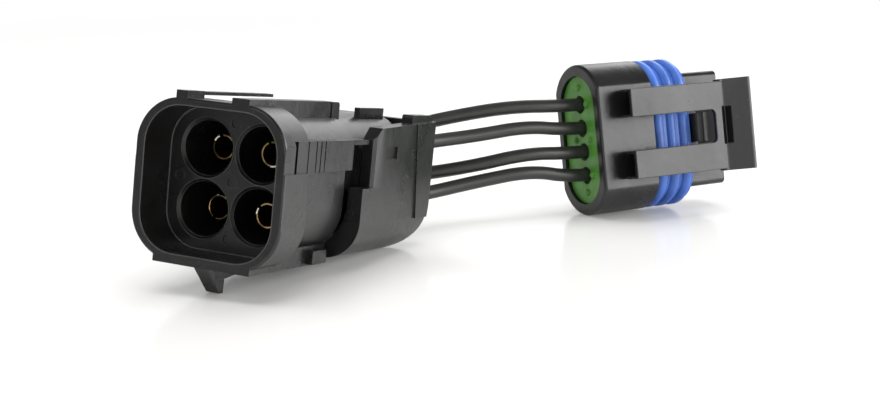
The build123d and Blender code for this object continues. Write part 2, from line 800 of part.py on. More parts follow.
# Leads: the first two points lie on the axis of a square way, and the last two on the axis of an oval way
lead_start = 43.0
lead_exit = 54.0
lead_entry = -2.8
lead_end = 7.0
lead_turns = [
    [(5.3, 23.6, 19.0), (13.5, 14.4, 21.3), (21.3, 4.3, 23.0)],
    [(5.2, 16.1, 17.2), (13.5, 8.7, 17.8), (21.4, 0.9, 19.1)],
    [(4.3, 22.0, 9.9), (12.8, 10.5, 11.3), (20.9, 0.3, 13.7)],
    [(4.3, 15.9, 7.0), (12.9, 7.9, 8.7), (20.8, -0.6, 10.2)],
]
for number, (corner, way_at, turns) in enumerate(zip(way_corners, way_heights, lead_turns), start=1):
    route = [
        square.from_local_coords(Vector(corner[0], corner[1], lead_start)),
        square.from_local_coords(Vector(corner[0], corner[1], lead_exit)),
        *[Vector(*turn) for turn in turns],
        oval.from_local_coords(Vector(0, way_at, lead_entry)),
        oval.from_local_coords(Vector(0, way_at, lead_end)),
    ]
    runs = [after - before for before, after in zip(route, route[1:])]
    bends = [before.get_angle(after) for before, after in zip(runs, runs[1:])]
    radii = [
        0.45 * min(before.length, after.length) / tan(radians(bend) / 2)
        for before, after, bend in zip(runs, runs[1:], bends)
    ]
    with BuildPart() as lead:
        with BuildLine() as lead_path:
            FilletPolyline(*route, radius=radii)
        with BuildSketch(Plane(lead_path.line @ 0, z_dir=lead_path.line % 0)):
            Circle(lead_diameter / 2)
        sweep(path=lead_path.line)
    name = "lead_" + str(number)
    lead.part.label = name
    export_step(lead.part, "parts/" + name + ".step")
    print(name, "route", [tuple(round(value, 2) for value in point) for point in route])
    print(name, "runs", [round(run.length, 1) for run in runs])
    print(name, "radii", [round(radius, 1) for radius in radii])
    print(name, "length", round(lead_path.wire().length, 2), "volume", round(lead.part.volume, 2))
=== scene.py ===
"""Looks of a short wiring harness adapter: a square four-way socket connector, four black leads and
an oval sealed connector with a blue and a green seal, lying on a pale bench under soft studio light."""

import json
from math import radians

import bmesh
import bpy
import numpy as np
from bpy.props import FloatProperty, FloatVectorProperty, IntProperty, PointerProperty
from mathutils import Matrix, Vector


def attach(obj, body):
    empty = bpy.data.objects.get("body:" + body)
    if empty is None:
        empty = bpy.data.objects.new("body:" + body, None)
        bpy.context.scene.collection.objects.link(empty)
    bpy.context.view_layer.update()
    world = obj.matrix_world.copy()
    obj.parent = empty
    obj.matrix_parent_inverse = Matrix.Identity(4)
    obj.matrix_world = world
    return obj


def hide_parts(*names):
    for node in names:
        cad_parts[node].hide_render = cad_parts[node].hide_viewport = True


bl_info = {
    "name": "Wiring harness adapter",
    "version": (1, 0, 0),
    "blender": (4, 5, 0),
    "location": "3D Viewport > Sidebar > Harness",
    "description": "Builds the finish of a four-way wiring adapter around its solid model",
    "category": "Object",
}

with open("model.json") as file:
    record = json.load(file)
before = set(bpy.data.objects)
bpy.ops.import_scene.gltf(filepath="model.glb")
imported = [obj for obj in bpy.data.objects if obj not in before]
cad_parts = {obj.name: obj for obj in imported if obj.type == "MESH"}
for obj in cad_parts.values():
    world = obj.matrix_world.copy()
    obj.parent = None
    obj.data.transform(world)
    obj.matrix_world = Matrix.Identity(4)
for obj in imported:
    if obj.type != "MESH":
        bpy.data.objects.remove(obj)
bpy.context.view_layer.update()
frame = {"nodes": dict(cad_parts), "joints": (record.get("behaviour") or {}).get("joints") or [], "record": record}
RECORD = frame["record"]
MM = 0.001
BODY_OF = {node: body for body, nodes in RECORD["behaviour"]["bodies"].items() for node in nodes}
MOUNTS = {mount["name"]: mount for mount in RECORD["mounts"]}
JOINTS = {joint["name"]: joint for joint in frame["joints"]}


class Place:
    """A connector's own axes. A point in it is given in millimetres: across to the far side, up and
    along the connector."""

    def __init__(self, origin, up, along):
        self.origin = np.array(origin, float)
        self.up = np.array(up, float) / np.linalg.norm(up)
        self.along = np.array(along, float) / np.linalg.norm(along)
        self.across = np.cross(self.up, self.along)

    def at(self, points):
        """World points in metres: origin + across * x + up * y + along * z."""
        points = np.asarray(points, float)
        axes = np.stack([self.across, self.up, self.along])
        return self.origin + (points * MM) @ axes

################

→ THE TASK: Print exactly the lines above from the one with "radius in radii])" to the one with "if empty is", including both.

→ EXERCISE RESPONSE:
    print(name, "radii", [round(radius, 1) for radius in radii])
    print(name, "length", round(lead_path.wire().length, 2), "volume", round(lead.part.volume, 2))
=== scene.py ===
"""Looks of a short wiring harness adapter: a square four-way socket connector, four black leads and
an oval sealed connector with a blue and a green seal, lying on a pale bench under soft studio light."""

import json
from math import radians

import bmesh
import bpy
import numpy as np
from bpy.props import FloatProperty, FloatVectorProperty, IntProperty, PointerProperty
from mathutils import Matrix, Vector


def attach(obj, body):
    empty = bpy.data.objects.get("body:" + body)
    if empty is None:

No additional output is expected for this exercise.